◆ Aim of the task ◆
Reproduce the complete listing without any deviation.

◆ Material ◆
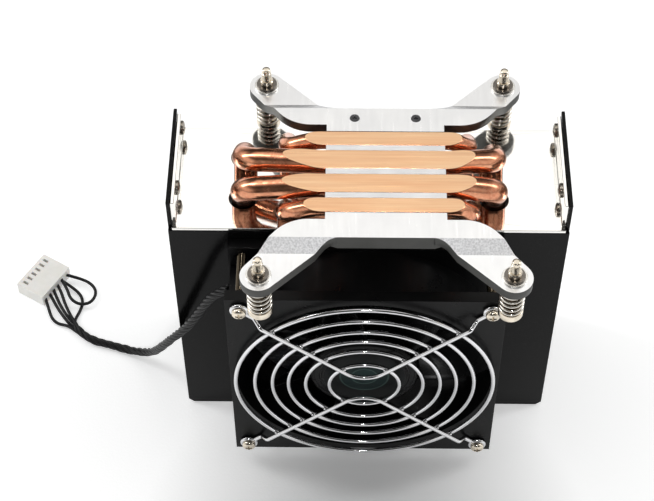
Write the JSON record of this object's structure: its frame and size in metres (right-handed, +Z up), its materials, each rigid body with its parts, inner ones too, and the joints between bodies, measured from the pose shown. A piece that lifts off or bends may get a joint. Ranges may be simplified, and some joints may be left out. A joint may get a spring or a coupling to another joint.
{
  "type": "cpu tower cooler",
  "caption": "CPU tower cooler with a finned tower in a black housing, heat pipes over a flat base, spring-screw clip brackets and a guarded axial fan.",
  "frame": {"origin": "on the floor under the housing's middle in X and the base's middle in Y, the tower standing on its far end with the base up", "axes": "+X across the fan to the right seen from the fan, +Y from the fan to the back, +Z up, out of the base's contact face"},
  "size_m": [0.2031, 0.1012, 0.1301],
  "materials": {
    "black_sheet": "gloss black coating",
    "bright_cover": "mirror bright",
    "nickel": "nickel plated",
    "fin_aluminium": "mill",
    "base_aluminium": "fine milled",
    "bracket_aluminium": "satin brushed",
    "copper": "bare copper, milled flats",
    "fan_plastic": "satin black moulding",
    "label_film": "plain printed film",
    "rotor_steel": "drawn steel",
    "magnet": "bonded ferrite",
    "coil_wire": "enamelled copper wire",
    "board": "solder mask",
    "guard_chrome": "bright plated wire",
    "wire_sleeve": "black insulation",
    "plug_plastic": "natural white nylon",
    "contact_tin": "tin plated",
    "spring_steel": "nickel plated spring wire"
  },
  "bodies": {
    "cooler": {"back_bracket": "bracket_aluminium", "back_frame": "black_sheet", "back_inner_pipe": "copper", "back_left_spring": "spring_steel", "back_left_washer": "nickel", "back_outer_pipe": "copper", "back_right_spring": "spring_steel", "back_right_washer": "nickel", "base_block": "base_aluminium", "bearings": "rotor_steel", "bracket_screws": "nickel", "circuit_board": "board", "cover_plate": "bright_cover", "end_cover": "black_sheet", "fan_frame": "fan_plastic", "fan_lead": "wire_sleeve", "fan_screws": "nickel", "fin_stack": "fin_aluminium", "front_bracket": "bracket_aluminium", "front_inner_pipe": "copper", "front_left_spring": "spring_steel", "front_left_washer": "nickel", "front_outer_pipe": "copper", "front_panel": "black_sheet", "front_right_spring": "spring_steel", "front_right_washer": "nickel", "guard_rings": "guard_chrome", "guard_stays": "guard_chrome", "jumper_wire": "wire_sleeve", "lead_clip": "fan_plastic", "left_side_panel": "black_sheet", "loop_wire": "wire_sleeve", "low_wire": "wire_sleeve", "middle_wire": "wire_sleeve", "outer_wire": "wire_sleeve", "plug_contacts": "contact_tin", "plug_housing": "plug_plastic", "right_side_panel": "black_sheet", "side_screws": "nickel", "side_wire": "wire_sleeve", "stator_coils": "coil_wire", "stator_core": "rotor_steel"},
    "rotor": {"impeller": "fan_plastic", "hub_label": "label_film", "rotor_can": "rotor_steel", "magnet_ring": "magnet", "shaft": "rotor_steel"},
    "front_left_ring": {"front_left_e_clip": "nickel"},
    "front_left_screw": {"front_left_spring_screw": "nickel"},
    "front_right_ring": {"front_right_e_clip": "nickel"},
    "front_right_screw": {"front_right_spring_screw": "nickel"},
    "back_left_ring": {"back_left_e_clip": "nickel"},
    "back_left_screw": {"back_left_spring_screw": "nickel"},
    "back_right_ring": {"back_right_e_clip": "nickel"},
    "back_right_screw": {"back_right_spring_screw": "nickel"}
  },
  "joints": [
    {"name": "rotor_spin", "type": "hinge", "parent": "cooler", "child": "rotor", "pos_m": [-0.0008, -0.0221, 0.0549], "axis": [0, 1, 0], "continuous": true},
    {"name": "front_left_press", "type": "slide", "parent": "cooler", "child": "front_left_ring", "axis": [0, 0, 1], "range_m": [0, 0.005], "stiffness_N_per_m": 1200, "springref_m": -0.004, "deforming": ["front_left_spring"]},
    {"name": "front_left_turn", "type": "hinge", "parent": "front_left_ring", "child": "front_left_screw", "pos_m": [-0.0347, -0.04, 0.122], "axis": [0, 0, 1], "continuous": true},
    {"name": "front_right_press", "type": "slide", "parent": "cooler", "child": "front_right_ring", "axis": [0, 0, 1], "range_m": [0, 0.005], "stiffness_N_per_m": 1200, "springref_m": -0.004, "deforming": ["front_right_spring"]},
    {"name": "front_right_turn", "type": "hinge", "parent": "front_right_ring", "child": "front_right_screw", "pos_m": [0.0453, -0.04, 0.122], "axis": [0, 0, 1], "continuous": true},
    {"name": "back_left_press", "type": "slide", "parent": "cooler", "child": "back_left_ring", "axis": [0, 0, 1], "range_m": [0, 0.005], "stiffness_N_per_m": 1200, "springref_m": -0.004, "deforming": ["back_left_spring"]},
    {"name": "back_left_turn", "type": "hinge", "parent": "back_left_ring", "child": "back_left_screw", "pos_m": [-0.0347, 0.04, 0.122], "axis": [0, 0, 1], "continuous": true},
    {"name": "back_right_press", "type": "slide", "parent": "cooler", "child": "back_right_ring", "axis": [0, 0, 1], "range_m": [0, 0.005], "stiffness_N_per_m": 1200, "springref_m": -0.004, "deforming": ["back_right_spring"]},
    {"name": "back_right_turn", "type": "hinge", "parent": "back_right_ring", "child": "back_right_screw", "pos_m": [0.0453, 0.04, 0.122], "axis": [0, 0, 1], "continuous": true}
  ]
}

◆ Result of this task ◆
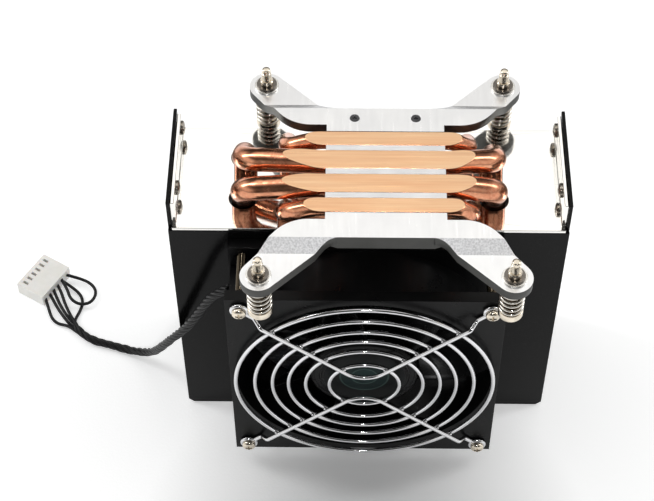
Write the JSON record of this object's structure: its frame and size in metres (right-handed, +Z up), its materials, each rigid body with its parts, inner ones too, and the joints between bodies, measured from the pose shown. A piece that lifts off or bends may get a joint. Ranges may be simplified, and some joints may be left out. A joint may get a spring or a coupling to another joint.
{
  "type": "cpu tower cooler",
  "caption": "CPU tower cooler with a finned tower in a black housing, heat pipes over a flat base, spring-screw clip brackets and a guarded axial fan.",
  "frame": {"origin": "on the floor under the housing's middle in X and the base's middle in Y, the tower standing on its far end with the base up", "axes": "+X across the fan to the right seen from the fan, +Y from the fan to the back, +Z up, out of the base's contact face"},
  "size_m": [0.2031, 0.1012, 0.1301],
  "materials": {
    "black_sheet": "gloss black coating",
    "bright_cover": "mirror bright",
    "nickel": "nickel plated",
    "fin_aluminium": "mill",
    "base_aluminium": "fine milled",
    "bracket_aluminium": "satin brushed",
    "copper": "bare copper, milled flats",
    "fan_plastic": "satin black moulding",
    "label_film": "plain printed film",
    "rotor_steel": "drawn steel",
    "magnet": "bonded ferrite",
    "coil_wire": "enamelled copper wire",
    "board": "solder mask",
    "guard_chrome": "bright plated wire",
    "wire_sleeve": "black insulation",
    "plug_plastic": "natural white nylon",
    "contact_tin": "tin plated",
    "spring_steel": "nickel plated spring wire"
  },
  "bodies": {
    "cooler": {"back_bracket": "bracket_aluminium", "back_frame": "black_sheet", "back_inner_pipe": "copper", "back_left_spring": "spring_steel", "back_left_washer": "nickel", "back_outer_pipe": "copper", "back_right_spring": "spring_steel", "back_right_washer": "nickel", "base_block": "base_aluminium", "bearings": "rotor_steel", "bracket_screws": "nickel", "circuit_board": "board", "cover_plate": "bright_cover", "end_cover": "black_sheet", "fan_frame": "fan_plastic", "fan_lead": "wire_sleeve", "fan_screws": "nickel", "fin_stack": "fin_aluminium", "front_bracket": "bracket_aluminium", "front_inner_pipe": "copper", "front_left_spring": "spring_steel", "front_left_washer": "nickel", "front_outer_pipe": "copper", "front_panel": "black_sheet", "front_right_spring": "spring_steel", "front_right_washer": "nickel", "guard_rings": "guard_chrome", "guard_stays": "guard_chrome", "jumper_wire": "wire_sleeve", "lead_clip": "fan_plastic", "left_side_panel": "black_sheet", "loop_wire": "wire_sleeve", "low_wire": "wire_sleeve", "middle_wire": "wire_sleeve", "outer_wire": "wire_sleeve", "plug_contacts": "contact_tin", "plug_housing": "plug_plastic", "right_side_panel": "black_sheet", "side_screws": "nickel", "side_wire": "wire_sleeve", "stator_coils": "coil_wire", "stator_core": "rotor_steel"},
    "rotor": {"impeller": "fan_plastic", "hub_label": "label_film", "rotor_can": "rotor_steel", "magnet_ring": "magnet", "shaft": "rotor_steel"},
    "front_left_ring": {"front_left_e_clip": "nickel"},
    "front_left_screw": {"front_left_spring_screw": "nickel"},
    "front_right_ring": {"front_right_e_clip": "nickel"},
    "front_right_screw": {"front_right_spring_screw": "nickel"},
    "back_left_ring": {"back_left_e_clip": "nickel"},
    "back_left_screw": {"back_left_spring_screw": "nickel"},
    "back_right_ring": {"back_right_e_clip": "nickel"},
    "back_right_screw": {"back_right_spring_screw": "nickel"}
  },
  "joints": [
    {"name": "rotor_spin", "type": "hinge", "parent": "cooler", "child": "rotor", "pos_m": [-0.0008, -0.0221, 0.0549], "axis": [0, 1, 0], "continuous": true},
    {"name": "front_left_press", "type": "slide", "parent": "cooler", "child": "front_left_ring", "axis": [0, 0, 1], "range_m": [0, 0.005], "stiffness_N_per_m": 1200, "springref_m": -0.004, "deforming": ["front_left_spring"]},
    {"name": "front_left_turn", "type": "hinge", "parent": "front_left_ring", "child": "front_left_screw", "pos_m": [-0.0347, -0.04, 0.122], "axis": [0, 0, 1], "continuous": true},
    {"name": "front_right_press", "type": "slide", "parent": "cooler", "child": "front_right_ring", "axis": [0, 0, 1], "range_m": [0, 0.005], "stiffness_N_per_m": 1200, "springref_m": -0.004, "deforming": ["front_right_spring"]},
    {"name": "front_right_turn", "type": "hinge", "parent": "front_right_ring", "child": "front_right_screw", "pos_m": [0.0453, -0.04, 0.122], "axis": [0, 0, 1], "continuous": true},
    {"name": "back_left_press", "type": "slide", "parent": "cooler", "child": "back_left_ring", "axis": [0, 0, 1], "range_m": [0, 0.005], "stiffness_N_per_m": 1200, "springref_m": -0.004, "deforming": ["back_left_spring"]},
    {"name": "back_left_turn", "type": "hinge", "parent": "back_left_ring", "child": "back_left_screw", "pos_m": [-0.0347, 0.04, 0.122], "axis": [0, 0, 1], "continuous": true},
    {"name": "back_right_press", "type": "slide", "parent": "cooler", "child": "back_right_ring", "axis": [0, 0, 1], "range_m": [0, 0.005], "stiffness_N_per_m": 1200, "springref_m": -0.004, "deforming": ["back_right_spring"]},
    {"name": "back_right_turn", "type": "hinge", "parent": "back_right_ring", "child": "back_right_screw", "pos_m": [0.0453, 0.04, 0.122], "axis": [0, 0, 1], "continuous": true}
  ]
}